On November 15th, the Federal Reserve Bank of Chicago hosted a conference entitled “Rising Farmland Values – Causes and Cautions”. A series of prominent economists, professors, lenders, and other industry professionals were invited to offer their view of the current state of the farmland marketplace in the Midwest. Many of the presentations can be found and downloaded here (Chicago Fed Ag Conference) by clicking on the “Agenda” tab.
I’m the first to admit that there are several different methods for discussing and analyzing the land value issue. Some experts have taken reams of historical data and neatly summarized the whole story in a series of charts and graphs. Others have taken the more simplified approach of simply talking with land buyers and land sellers to see what’s been motivating their behavior. When looking at the issue from this angle, it appears the biggest driver in ag land values has been the increase in farm income. No doubt there are other forces at play, e.g., the risk/return of alternative investments, etc., but it still boils down to the fact that farmers have been making more money and they’ve invested a large part of their profits into new land purchases (or higher rents, thus stabilizing the returns to investors).

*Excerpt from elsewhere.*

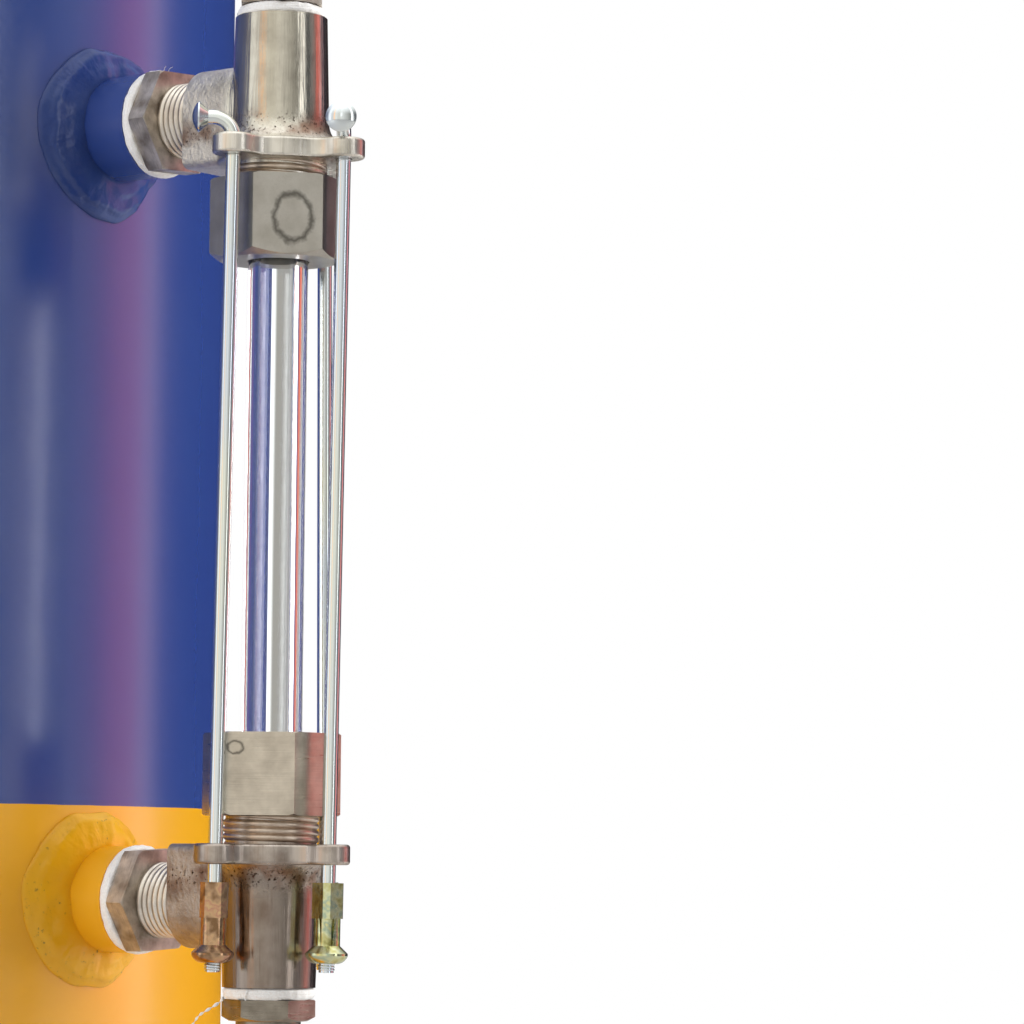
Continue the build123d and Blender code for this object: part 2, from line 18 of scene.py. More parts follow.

The future direction of land values is uncertain (though I personally feel that the rapid increase we’ve seen the past 5 years is going to level off) and I encourage all farmers and investors to continue reading and studying the issue closely. But when you get to the point when your head is ready to explode from information overload, just remember the basics – if farmers are making money, land values will remain steady and/or move higher. When they aren’t, especially for an extended period of time, then it’s time to get worried.